**Required work:** Count how many lines in this material contain "picture". The answer is that number alone.

**Scripts that build objects:**
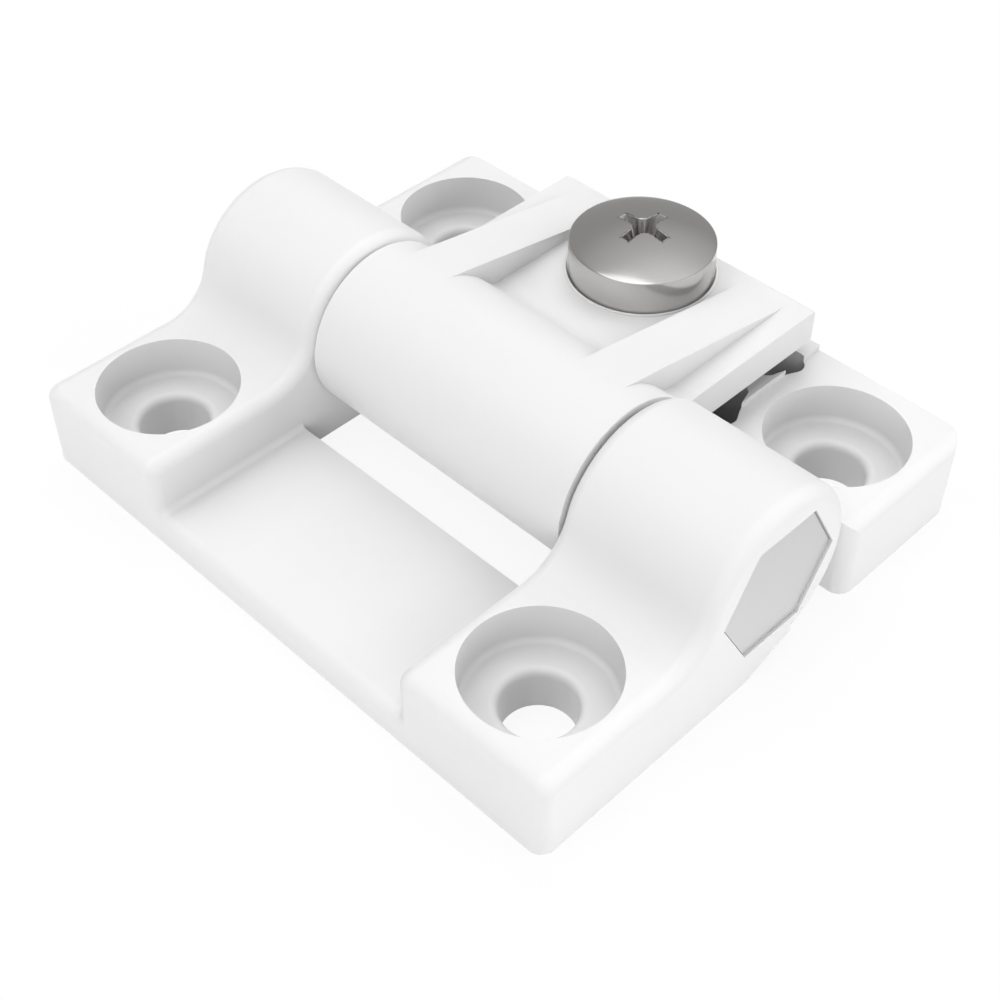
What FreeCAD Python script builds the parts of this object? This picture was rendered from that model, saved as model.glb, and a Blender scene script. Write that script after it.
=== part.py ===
import FreeCAD, Part
import math
import os

import Sketcher

# Driving dimensions in mm and degrees. X runs along the hinge pin, with 0 at its middle. Y runs
# across it, with the knuckle leaf on the minus side. Z is up from the mounting face.
DIMENSIONS = {
    # both leaves
    "hole_spacing_x": 40.0,
    "hole_spacing_y": 32.0,
    "edge_distance": 7.0,
    "pad_height": 7.2,
    "edge_radius": 1.2,
    "inner_chamfer": 0.7,
    "underside_slope": 20.5,
    # screw holes of both leaves
    "hole_diameter": 5.5,
    "counterbore_diameter": 11.2,
    "counterbore_depth": 3.5,
    "counterbore_wall": 1.1,
    # knuckles and clamp barrel
    "knuckle_radius": 7.5,
    "knuckle_lift": 0.9,
    "knuckle_blend": 4.0,
    "knuckle_end_wall": 1.8,
    "barrel_radius": 7.0,
    "side_gap": 0.3,
    "fold_clearance": 0.2,
    # web between the knuckle leaf's pads
    "web_thickness": 2.4,
    "web_fillet": 0.5,
    # clamp leaf
    "pad_gap": 1.3,
    "middle_step": 0.5,
    "rear_corner_radius": 2.0,
    "slit_height": 1.4,
    "ear_thickness": 2.9,
    "ear_setback": 1.4,
    "ear_blend": 2.0,
    "ear_edge_radius": 0.4,
    "rib_end_margin": 1.7,
    "rib_setback": 2.0,
    "rib_clearance": 0.9,
    "core_wall": 1.9,
    "core_corner": 1.0,
    "boss_lap": 1.6,
    # hinge pin
    "pin_diameter": 9.9,
    "pin_clearance": 0.05,
    "hexagon_flats": 10.0,
    "hexagon_clearance": 0.1,
    "hexagon_recess": 0.2,
    "pin_end_clearance": 0.2,
    "pin_chamfer": 0.6,
    # adjusting screw
    "screw_diameter": 5.0,
    "screw_tip_height": 0.5,
    "screw_hole_clearance": 0.25,
    "screw_tip_chamfer": 0.4,
    "head_diameter": 11.7,
    "head_side_draft": 0.08,
    "head_rim_height": 2.85,
    "head_dome_height": 1.3,
    "recess_span": 4.1,
    "recess_floor_span": 1.8,
    "recess_arm_width": 0.85,
    "recess_root_margin": 0.025,
    "recess_depth": 2.3,
    # clamp nut
    "nut_flats": 8.0,
    "nut_height": 4.0,
    "nut_side_clearance": 0.1,
    "nut_thread_clearance": 0.05,
    "nut_face_diameter": 7.6,
    "nut_chamfer_angle": 25.0,
    "nut_recess": 0.6,
}

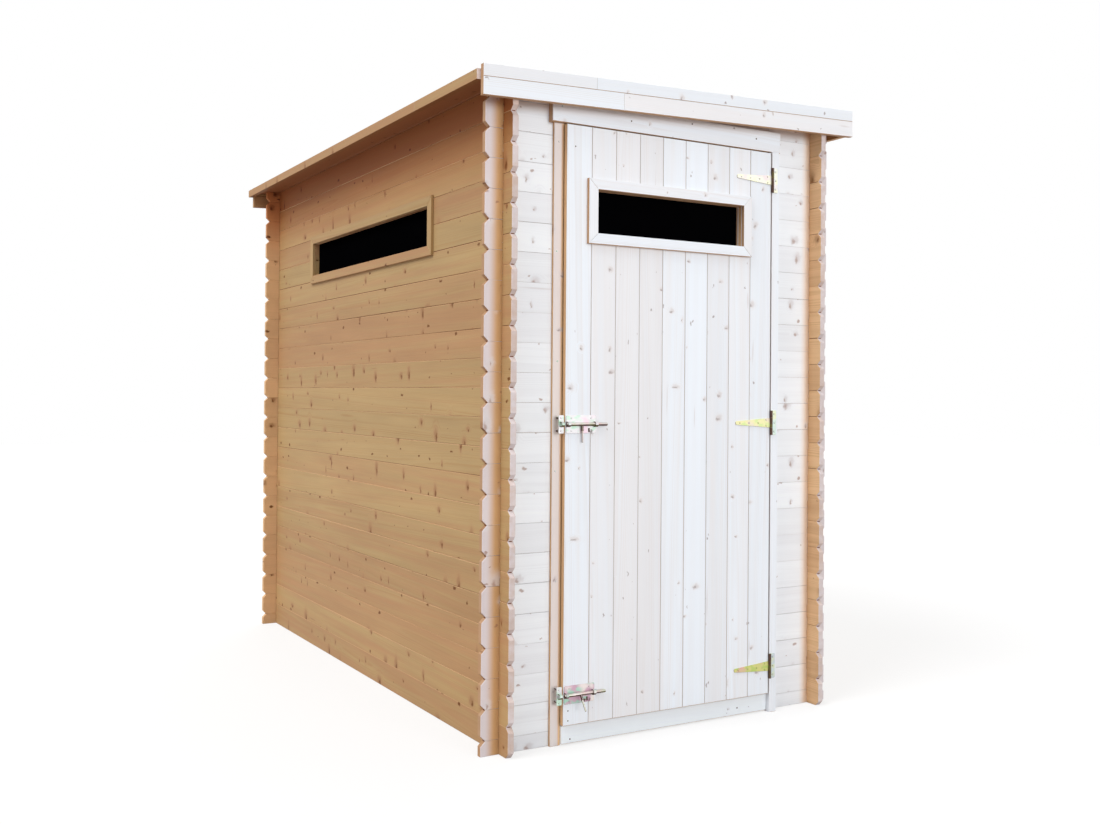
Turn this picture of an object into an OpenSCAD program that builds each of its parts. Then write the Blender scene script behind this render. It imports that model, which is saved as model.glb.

**Completed exercise:** 2